Black workers still hindered by prejudice and microaggressions

65% say they have to work harder than white peers to advance in their career

Black workers still hindered by prejudice and microaggressions

Black employees in the US believe they have to work harder than colleagues of other races or ethnicities because of the racial prejudice they face, new research from the Center for Talent Innovation (CTI) suggests.

The nonprofit organization interviewed more than 3,700 workers on their encounters of racial discrimination in the workplace.

The respondents consisted of individuals from different races and ethnicities, including whites, blacks, Hispanics and Asians. They were also identified based on their gender, employment type, and educational attainment.

Of the social groups surveyed, black workers were found to be most likely to experience prejudice and microaggressions in the workplace compared to their peers. They were also less likely to have access to senior leaders or receive support from managers compared to white counterparts.

In fact, 65% of black employees say they have to work harder than their colleagues just to advance in their career.

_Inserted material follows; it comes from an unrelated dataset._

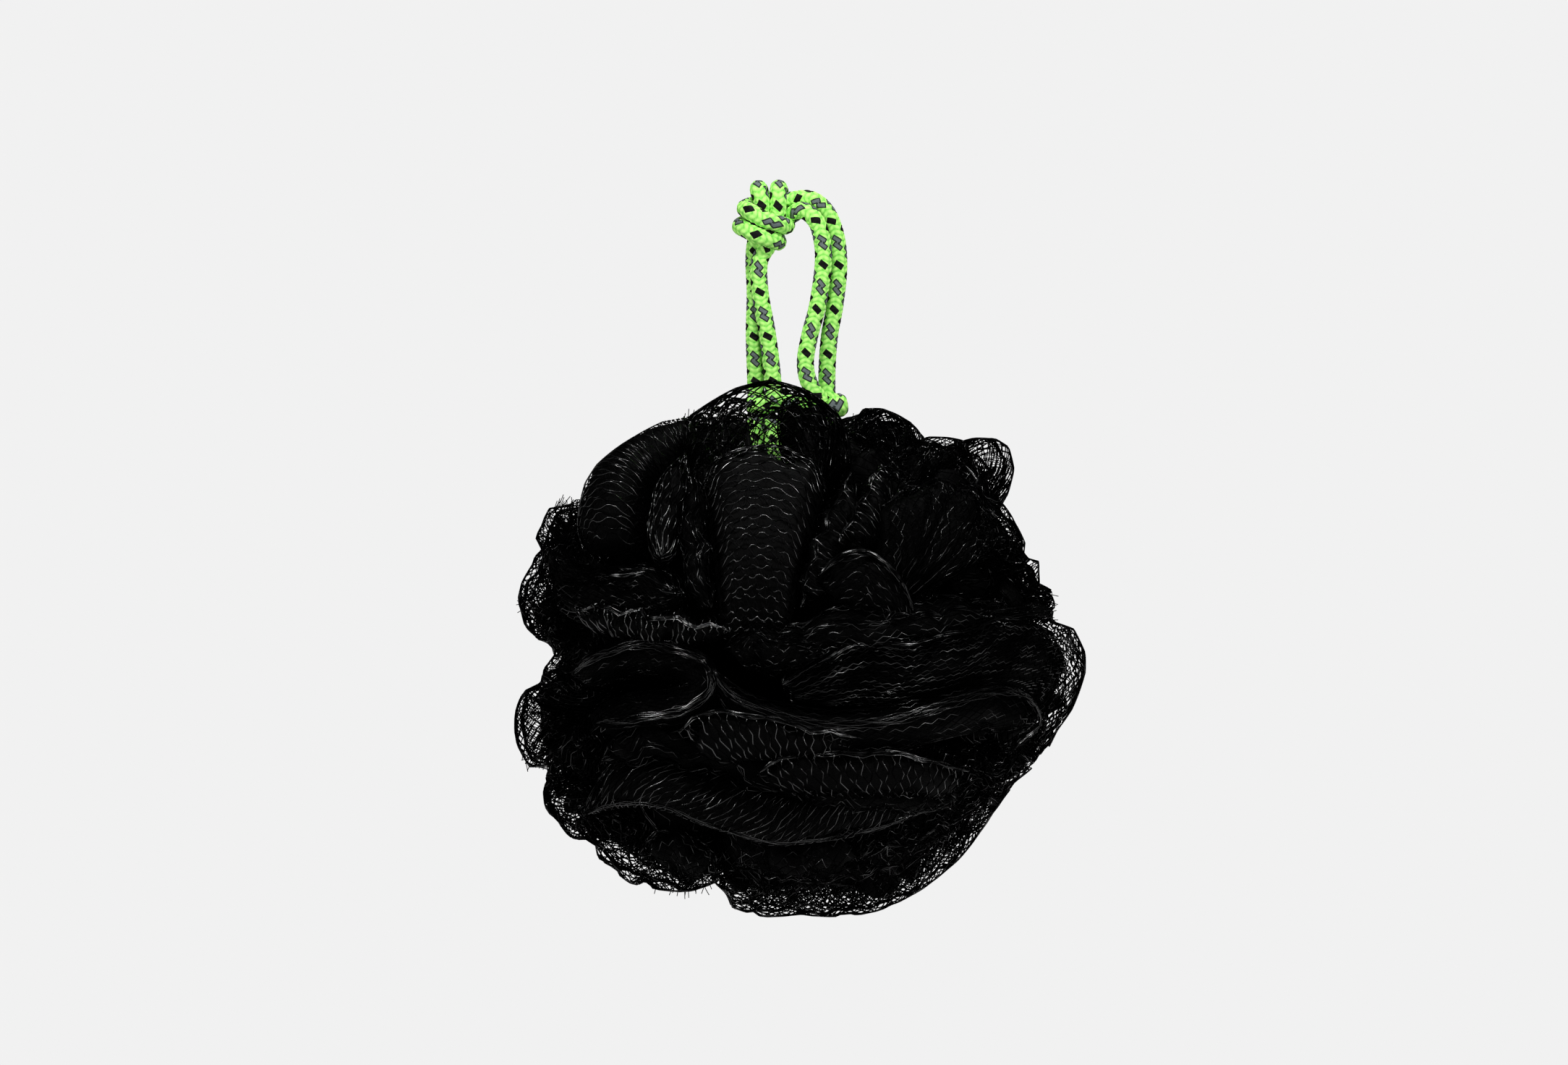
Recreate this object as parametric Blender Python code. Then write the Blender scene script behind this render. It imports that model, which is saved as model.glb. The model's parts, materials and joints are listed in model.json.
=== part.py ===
"""Bath pouf: gathered lengths of tube netting, bound at the waist with twine, on a doubled braided cord.

Metres, +Z up. The pouf hangs: the origin is the inner top of the cord loop, where a hook holds it.
+X is to the right in the photograph and +Y runs away from the camera. The bundle of netting lies
front to back, so the twine at its waist turns about an axis along Y, and the netting fans out to the
front and to the back of it.
"""
import math

import bmesh
import bpy
from mathutils import Vector
from mathutils.geometry import tessellate_polygon

# Sizes of the pouf
ball_width = 0.130
ball_height = 0.1225
ball_depth = 0.120
neck_drop = 0.0425          # hanging point down to the cord's turn at the neck
crown_depth = 0.0054        # how far that turn sits below the highest fold
seat_gap = 0.0003

# Netting
net_lengths = 6
length_gap = 0.0004         # between two neighbouring lengths
fan_gap = 0.0008            # between the front fan and the back fan
waist_radius = 0.0067       # the netting inside the twine
bore_radius = 0.0012        # the hollow the tie leaves on its own axis
groove_chamfer = 0.0012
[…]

READ MORE: Black executives hold few positions that lead to CEO job

Such struggles, however, seem to be lost among their white peers. Only 16% of white employees attest to the struggles that black workers face.

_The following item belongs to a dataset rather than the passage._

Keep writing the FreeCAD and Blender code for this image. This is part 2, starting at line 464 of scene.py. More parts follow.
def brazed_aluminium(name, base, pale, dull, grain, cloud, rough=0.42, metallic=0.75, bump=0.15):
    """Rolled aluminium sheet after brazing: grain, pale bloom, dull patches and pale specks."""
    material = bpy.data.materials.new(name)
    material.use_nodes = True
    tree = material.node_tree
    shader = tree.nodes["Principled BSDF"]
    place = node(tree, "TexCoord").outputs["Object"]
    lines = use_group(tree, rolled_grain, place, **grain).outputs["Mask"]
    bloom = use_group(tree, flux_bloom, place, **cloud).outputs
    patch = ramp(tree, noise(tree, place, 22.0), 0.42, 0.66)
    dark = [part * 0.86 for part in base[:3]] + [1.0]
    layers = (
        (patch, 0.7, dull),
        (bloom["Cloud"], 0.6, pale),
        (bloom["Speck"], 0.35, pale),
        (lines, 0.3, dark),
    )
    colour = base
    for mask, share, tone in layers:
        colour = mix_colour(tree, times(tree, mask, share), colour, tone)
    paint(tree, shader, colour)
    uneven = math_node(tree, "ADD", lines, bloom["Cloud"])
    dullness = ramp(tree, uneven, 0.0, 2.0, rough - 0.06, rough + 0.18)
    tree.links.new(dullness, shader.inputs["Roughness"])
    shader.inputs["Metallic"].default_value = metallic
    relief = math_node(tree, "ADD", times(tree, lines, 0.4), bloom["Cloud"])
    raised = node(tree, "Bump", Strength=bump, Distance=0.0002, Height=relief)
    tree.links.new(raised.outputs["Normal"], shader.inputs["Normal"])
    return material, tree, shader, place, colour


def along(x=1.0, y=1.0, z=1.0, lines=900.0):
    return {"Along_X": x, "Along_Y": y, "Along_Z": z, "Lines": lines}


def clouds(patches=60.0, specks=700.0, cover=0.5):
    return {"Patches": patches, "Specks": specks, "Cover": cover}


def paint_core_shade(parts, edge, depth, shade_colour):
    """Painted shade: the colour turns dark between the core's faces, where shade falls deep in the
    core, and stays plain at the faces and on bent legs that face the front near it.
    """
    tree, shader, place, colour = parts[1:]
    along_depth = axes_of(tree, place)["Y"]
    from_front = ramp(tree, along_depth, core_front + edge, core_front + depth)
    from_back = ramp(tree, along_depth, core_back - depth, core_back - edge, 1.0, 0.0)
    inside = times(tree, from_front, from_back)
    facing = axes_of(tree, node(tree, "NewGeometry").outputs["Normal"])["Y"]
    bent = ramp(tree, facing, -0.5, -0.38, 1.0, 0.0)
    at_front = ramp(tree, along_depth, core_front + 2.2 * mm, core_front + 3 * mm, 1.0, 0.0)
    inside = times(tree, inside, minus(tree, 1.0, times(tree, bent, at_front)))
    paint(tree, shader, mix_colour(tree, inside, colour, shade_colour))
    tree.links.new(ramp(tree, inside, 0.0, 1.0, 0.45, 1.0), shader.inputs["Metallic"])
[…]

Pat Fili-Krushel, chief executive at CTI, believes the findings show just how companies are failing to create equitable workplaces for black employees.

“We hope that business leaders will respond to these findings by making a serious assessment of their own workplaces and creating a comprehensive plan of action,” Fili-Krushel said.

“We are especially concerned about the lack of awareness we discovered among white professionals. This report gives business leaders a path for moving forward.”

Missed opportunities
Black professionals are purportedly more likely to be ambitious and have strong professional networks compared to their white counterparts, according to the CTI report.

However, black workers only hold 3.2% of all executive or senior leadership roles, and occupy less than 1% of all Fortune 500 CEO positions.

The study aims to paint a picture of the supposed systemic racial prejudice black professionals face:

  • 58% of black workers said they experience racial prejudice at work compared to 15% of white workers
  • Instances of racial prejudice seem to vary depending on the region, with 79% of black workers in the Midwest encountering it the most. This was followed by workers in the West (66%), South (56%) and Northeast (44%)
  • 43% of black executives said they have experienced having a colleague use ‘racially insensitive language’ in their presence
  • 19% of black employees believe people of their race/ethnicity are unable to reach top positions in their company

Black women are also reportedly less likely to receive the same degree of support and advocacy their white counterparts enjoy. The study showed only 19% of black women have people in their network who advocate for their skills and ideas, compared to 35% of their white peers.

Julia Taylor Kennedy, executive vice president at CTI, said the only chance for people to create change is if they fully understand how workplaces are affected by systemic prejudice and microaggressions.

“Companies are missing out on amazing talent at the top of their organizations, and black professionals are not given the opportunity to fulfil their aspirations,” Kennedy said.

“This report delivers the facts and, in doing so, will spur conversations that move companies, and society, forward.”